Give the data a second time, exactly and in full.

***

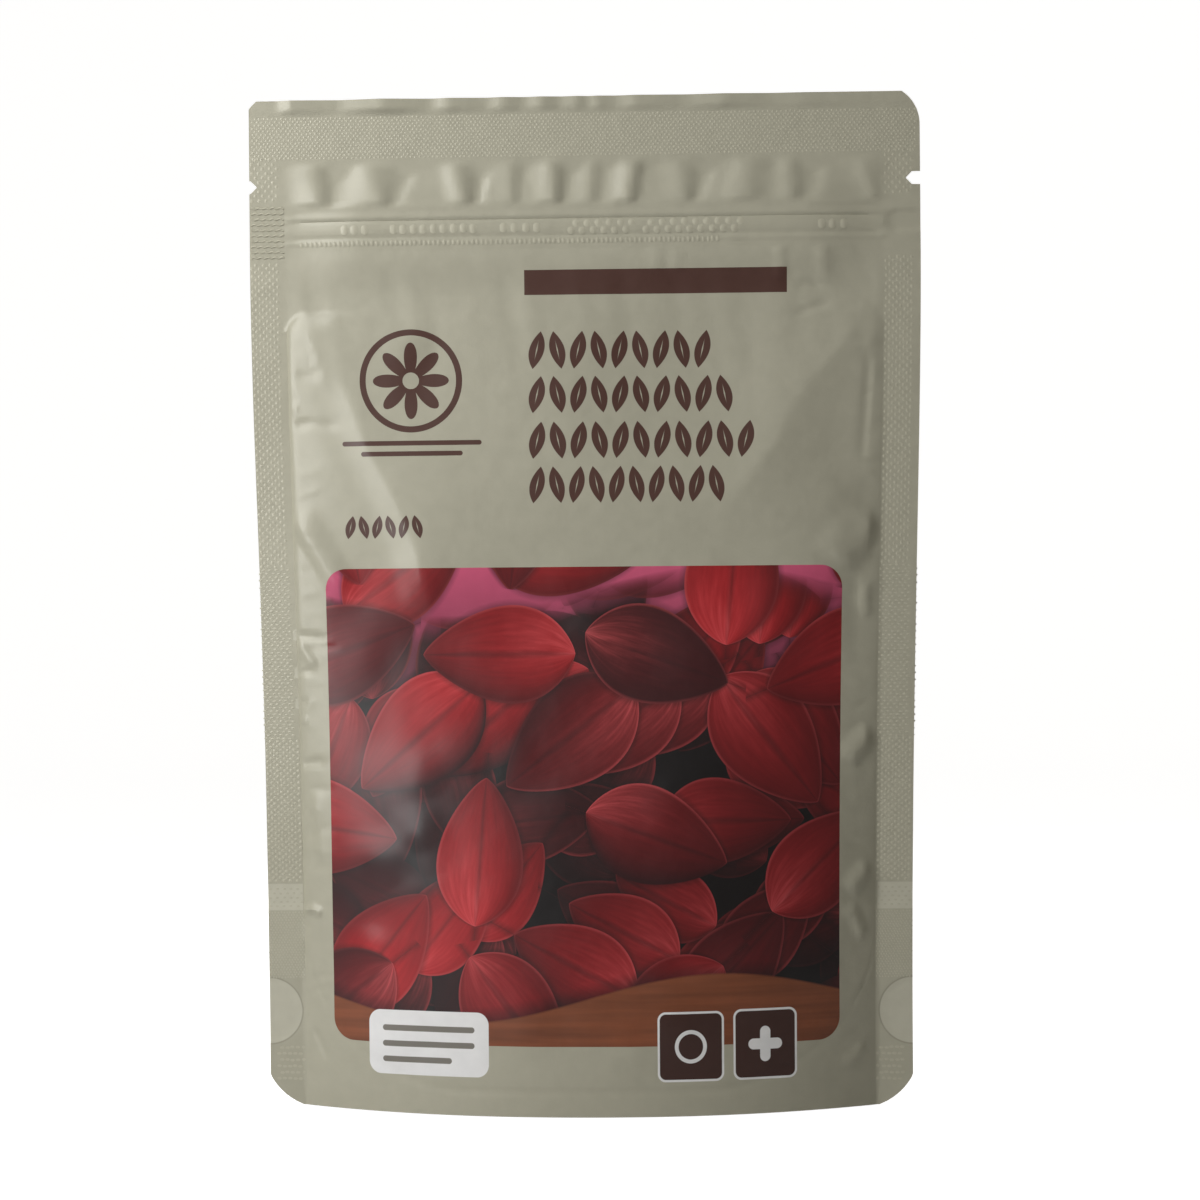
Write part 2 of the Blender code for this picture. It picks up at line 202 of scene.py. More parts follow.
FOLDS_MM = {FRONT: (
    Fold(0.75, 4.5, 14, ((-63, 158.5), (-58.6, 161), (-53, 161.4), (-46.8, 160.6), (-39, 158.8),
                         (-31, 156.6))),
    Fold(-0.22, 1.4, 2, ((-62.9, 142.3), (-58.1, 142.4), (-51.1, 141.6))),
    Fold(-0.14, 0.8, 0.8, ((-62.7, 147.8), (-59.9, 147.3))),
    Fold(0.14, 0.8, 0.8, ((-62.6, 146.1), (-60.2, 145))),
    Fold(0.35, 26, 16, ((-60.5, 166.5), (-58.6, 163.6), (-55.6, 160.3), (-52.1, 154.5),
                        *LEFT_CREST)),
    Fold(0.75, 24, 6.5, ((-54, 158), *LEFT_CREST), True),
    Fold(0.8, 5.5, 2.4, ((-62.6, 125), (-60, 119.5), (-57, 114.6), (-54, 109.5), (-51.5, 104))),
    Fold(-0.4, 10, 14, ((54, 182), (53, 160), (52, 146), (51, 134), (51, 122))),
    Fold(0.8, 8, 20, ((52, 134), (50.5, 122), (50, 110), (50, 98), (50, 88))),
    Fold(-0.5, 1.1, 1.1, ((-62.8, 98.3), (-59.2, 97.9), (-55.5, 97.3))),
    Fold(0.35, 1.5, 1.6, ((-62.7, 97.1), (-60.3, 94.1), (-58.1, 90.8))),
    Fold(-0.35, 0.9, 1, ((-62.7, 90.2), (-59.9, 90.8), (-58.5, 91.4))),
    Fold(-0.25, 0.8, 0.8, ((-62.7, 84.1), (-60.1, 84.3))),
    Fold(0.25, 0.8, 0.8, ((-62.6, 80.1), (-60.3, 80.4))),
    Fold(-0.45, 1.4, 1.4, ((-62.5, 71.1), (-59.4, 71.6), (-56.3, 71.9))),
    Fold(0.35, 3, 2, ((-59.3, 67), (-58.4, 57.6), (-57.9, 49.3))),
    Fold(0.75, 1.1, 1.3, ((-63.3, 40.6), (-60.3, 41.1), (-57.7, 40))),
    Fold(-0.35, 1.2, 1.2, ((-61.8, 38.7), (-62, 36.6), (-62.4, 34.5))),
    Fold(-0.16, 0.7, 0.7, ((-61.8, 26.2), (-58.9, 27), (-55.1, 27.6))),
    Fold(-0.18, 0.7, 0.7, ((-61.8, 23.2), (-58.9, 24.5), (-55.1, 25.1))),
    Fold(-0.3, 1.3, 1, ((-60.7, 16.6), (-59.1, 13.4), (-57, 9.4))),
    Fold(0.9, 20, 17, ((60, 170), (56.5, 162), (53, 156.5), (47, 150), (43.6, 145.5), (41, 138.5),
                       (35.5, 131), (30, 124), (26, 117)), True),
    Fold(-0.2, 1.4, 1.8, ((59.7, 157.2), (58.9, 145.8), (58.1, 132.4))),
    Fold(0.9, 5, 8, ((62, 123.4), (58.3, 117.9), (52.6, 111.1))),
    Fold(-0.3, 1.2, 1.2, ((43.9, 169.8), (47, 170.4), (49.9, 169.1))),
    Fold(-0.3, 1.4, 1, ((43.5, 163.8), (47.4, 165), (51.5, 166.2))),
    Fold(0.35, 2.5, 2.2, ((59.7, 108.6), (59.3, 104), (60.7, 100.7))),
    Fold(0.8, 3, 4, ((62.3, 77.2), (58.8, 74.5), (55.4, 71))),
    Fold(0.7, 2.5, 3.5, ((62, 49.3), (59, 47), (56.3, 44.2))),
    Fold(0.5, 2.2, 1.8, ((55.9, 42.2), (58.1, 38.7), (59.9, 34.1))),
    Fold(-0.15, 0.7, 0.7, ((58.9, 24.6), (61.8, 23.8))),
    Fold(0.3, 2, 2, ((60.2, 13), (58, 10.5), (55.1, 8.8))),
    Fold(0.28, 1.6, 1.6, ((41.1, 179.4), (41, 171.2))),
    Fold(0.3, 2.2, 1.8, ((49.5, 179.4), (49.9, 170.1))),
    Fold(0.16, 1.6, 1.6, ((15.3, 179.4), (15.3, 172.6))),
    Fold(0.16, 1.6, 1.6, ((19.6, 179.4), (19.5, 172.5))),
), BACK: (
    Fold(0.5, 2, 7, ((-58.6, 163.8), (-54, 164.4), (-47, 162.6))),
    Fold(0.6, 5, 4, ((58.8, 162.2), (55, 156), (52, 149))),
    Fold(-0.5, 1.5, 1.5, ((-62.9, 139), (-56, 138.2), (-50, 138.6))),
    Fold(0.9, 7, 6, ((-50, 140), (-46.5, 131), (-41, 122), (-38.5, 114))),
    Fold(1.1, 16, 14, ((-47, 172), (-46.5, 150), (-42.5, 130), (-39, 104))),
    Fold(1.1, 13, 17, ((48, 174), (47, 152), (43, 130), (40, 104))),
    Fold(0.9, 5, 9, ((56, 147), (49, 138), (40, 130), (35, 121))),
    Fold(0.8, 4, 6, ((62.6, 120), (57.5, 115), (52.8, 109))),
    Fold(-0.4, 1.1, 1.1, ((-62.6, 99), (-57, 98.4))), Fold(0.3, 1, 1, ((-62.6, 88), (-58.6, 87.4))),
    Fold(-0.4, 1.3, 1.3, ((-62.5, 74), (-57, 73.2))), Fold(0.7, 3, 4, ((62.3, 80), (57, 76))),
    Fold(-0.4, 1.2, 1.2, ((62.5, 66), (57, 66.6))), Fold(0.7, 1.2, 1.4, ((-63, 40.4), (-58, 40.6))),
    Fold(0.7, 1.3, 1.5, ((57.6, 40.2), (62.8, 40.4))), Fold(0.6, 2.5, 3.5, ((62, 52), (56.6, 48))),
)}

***

TASK ANSWER:
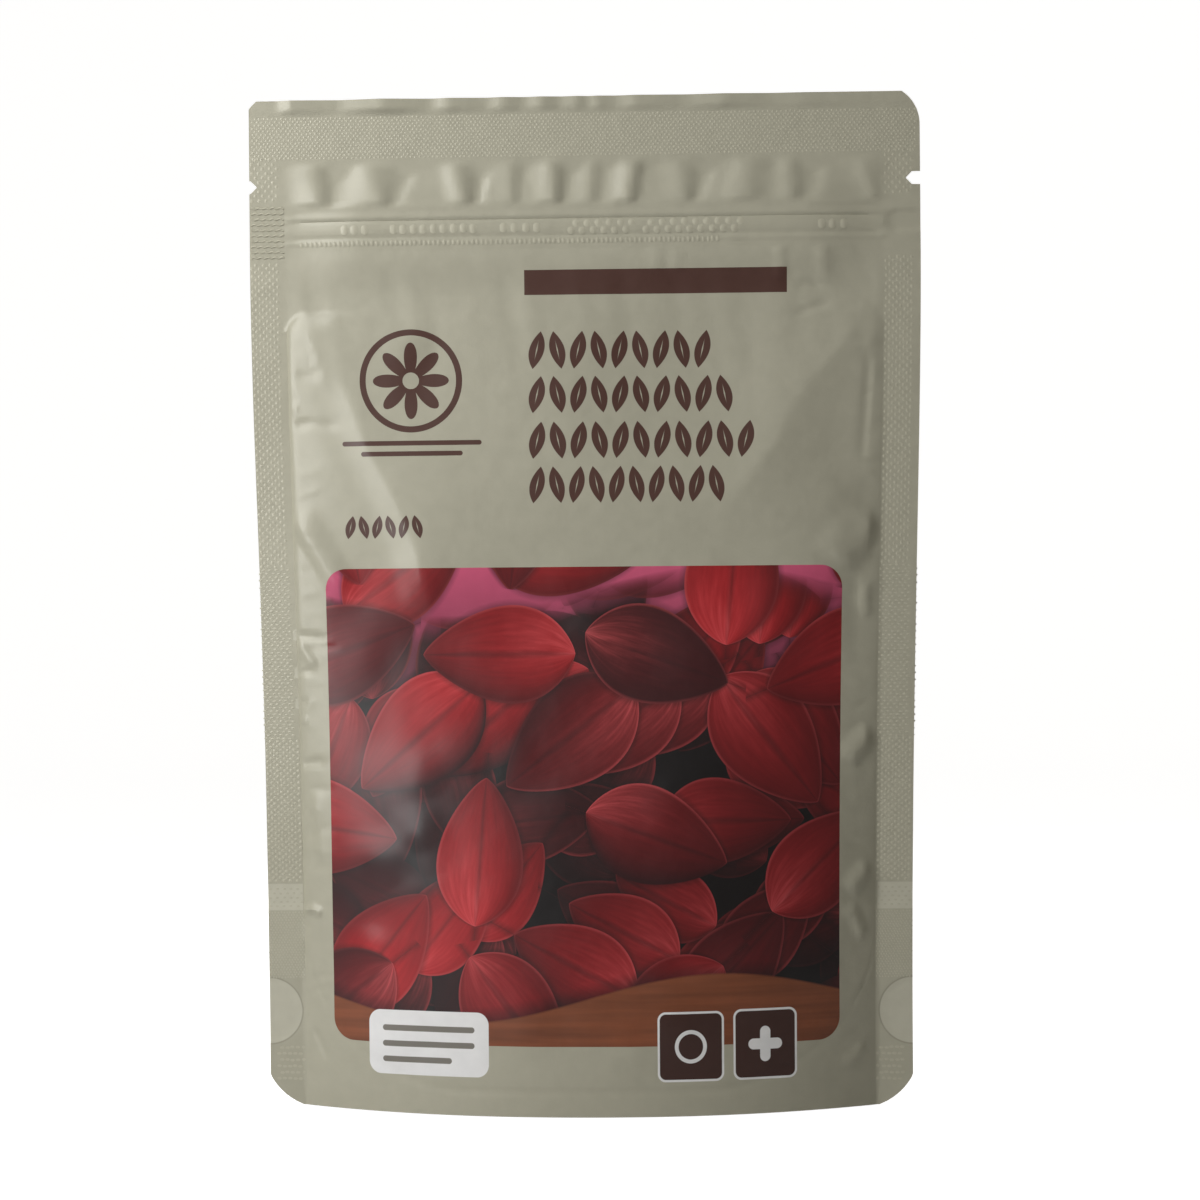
Write part 2 of the Blender code for this picture. It picks up at line 202 of scene.py. More parts follow.
FOLDS_MM = {FRONT: (
    Fold(0.75, 4.5, 14, ((-63, 158.5), (-58.6, 161), (-53, 161.4), (-46.8, 160.6), (-39, 158.8),
                         (-31, 156.6))),
    Fold(-0.22, 1.4, 2, ((-62.9, 142.3), (-58.1, 142.4), (-51.1, 141.6))),
    Fold(-0.14, 0.8, 0.8, ((-62.7, 147.8), (-59.9, 147.3))),
    Fold(0.14, 0.8, 0.8, ((-62.6, 146.1), (-60.2, 145))),
    Fold(0.35, 26, 16, ((-60.5, 166.5), (-58.6, 163.6), (-55.6, 160.3), (-52.1, 154.5),
                        *LEFT_CREST)),
    Fold(0.75, 24, 6.5, ((-54, 158), *LEFT_CREST), True),
    Fold(0.8, 5.5, 2.4, ((-62.6, 125), (-60, 119.5), (-57, 114.6), (-54, 109.5), (-51.5, 104))),
    Fold(-0.4, 10, 14, ((54, 182), (53, 160), (52, 146), (51, 134), (51, 122))),
    Fold(0.8, 8, 20, ((52, 134), (50.5, 122), (50, 110), (50, 98), (50, 88))),
    Fold(-0.5, 1.1, 1.1, ((-62.8, 98.3), (-59.2, 97.9), (-55.5, 97.3))),
    Fold(0.35, 1.5, 1.6, ((-62.7, 97.1), (-60.3, 94.1), (-58.1, 90.8))),
    Fold(-0.35, 0.9, 1, ((-62.7, 90.2), (-59.9, 90.8), (-58.5, 91.4))),
    Fold(-0.25, 0.8, 0.8, ((-62.7, 84.1), (-60.1, 84.3))),
    Fold(0.25, 0.8, 0.8, ((-62.6, 80.1), (-60.3, 80.4))),
    Fold(-0.45, 1.4, 1.4, ((-62.5, 71.1), (-59.4, 71.6), (-56.3, 71.9))),
    Fold(0.35, 3, 2, ((-59.3, 67), (-58.4, 57.6), (-57.9, 49.3))),
    Fold(0.75, 1.1, 1.3, ((-63.3, 40.6), (-60.3, 41.1), (-57.7, 40))),
    Fold(-0.35, 1.2, 1.2, ((-61.8, 38.7), (-62, 36.6), (-62.4, 34.5))),
    Fold(-0.16, 0.7, 0.7, ((-61.8, 26.2), (-58.9, 27), (-55.1, 27.6))),
    Fold(-0.18, 0.7, 0.7, ((-61.8, 23.2), (-58.9, 24.5), (-55.1, 25.1))),
    Fold(-0.3, 1.3, 1, ((-60.7, 16.6), (-59.1, 13.4), (-57, 9.4))),
    Fold(0.9, 20, 17, ((60, 170), (56.5, 162), (53, 156.5), (47, 150), (43.6, 145.5), (41, 138.5),
                       (35.5, 131), (30, 124), (26, 117)), True),
    Fold(-0.2, 1.4, 1.8, ((59.7, 157.2), (58.9, 145.8), (58.1, 132.4))),
    Fold(0.9, 5, 8, ((62, 123.4), (58.3, 117.9), (52.6, 111.1))),
    Fold(-0.3, 1.2, 1.2, ((43.9, 169.8), (47, 170.4), (49.9, 169.1))),
    Fold(-0.3, 1.4, 1, ((43.5, 163.8), (47.4, 165), (51.5, 166.2))),
    Fold(0.35, 2.5, 2.2, ((59.7, 108.6), (59.3, 104), (60.7, 100.7))),
    Fold(0.8, 3, 4, ((62.3, 77.2), (58.8, 74.5), (55.4, 71))),
    Fold(0.7, 2.5, 3.5, ((62, 49.3), (59, 47), (56.3, 44.2))),
    Fold(0.5, 2.2, 1.8, ((55.9, 42.2), (58.1, 38.7), (59.9, 34.1))),
    Fold(-0.15, 0.7, 0.7, ((58.9, 24.6), (61.8, 23.8))),
    Fold(0.3, 2, 2, ((60.2, 13), (58, 10.5), (55.1, 8.8))),
    Fold(0.28, 1.6, 1.6, ((41.1, 179.4), (41, 171.2))),
    Fold(0.3, 2.2, 1.8, ((49.5, 179.4), (49.9, 170.1))),
    Fold(0.16, 1.6, 1.6, ((15.3, 179.4), (15.3, 172.6))),
    Fold(0.16, 1.6, 1.6, ((19.6, 179.4), (19.5, 172.5))),
), BACK: (
    Fold(0.5, 2, 7, ((-58.6, 163.8), (-54, 164.4), (-47, 162.6))),
    Fold(0.6, 5, 4, ((58.8, 162.2), (55, 156), (52, 149))),
    Fold(-0.5, 1.5, 1.5, ((-62.9, 139), (-56, 138.2), (-50, 138.6))),
    Fold(0.9, 7, 6, ((-50, 140), (-46.5, 131), (-41, 122), (-38.5, 114))),
    Fold(1.1, 16, 14, ((-47, 172), (-46.5, 150), (-42.5, 130), (-39, 104))),
    Fold(1.1, 13, 17, ((48, 174), (47, 152), (43, 130), (40, 104))),
    Fold(0.9, 5, 9, ((56, 147), (49, 138), (40, 130), (35, 121))),
    Fold(0.8, 4, 6, ((62.6, 120), (57.5, 115), (52.8, 109))),
    Fold(-0.4, 1.1, 1.1, ((-62.6, 99), (-57, 98.4))), Fold(0.3, 1, 1, ((-62.6, 88), (-58.6, 87.4))),
    Fold(-0.4, 1.3, 1.3, ((-62.5, 74), (-57, 73.2))), Fold(0.7, 3, 4, ((62.3, 80), (57, 76))),
    Fold(-0.4, 1.2, 1.2, ((62.5, 66), (57, 66.6))), Fold(0.7, 1.2, 1.4, ((-63, 40.4), (-58, 40.6))),
    Fold(0.7, 1.3, 1.5, ((57.6, 40.2), (62.8, 40.4))), Fold(0.6, 2.5, 3.5, ((62, 52), (56.6, 48))),
)}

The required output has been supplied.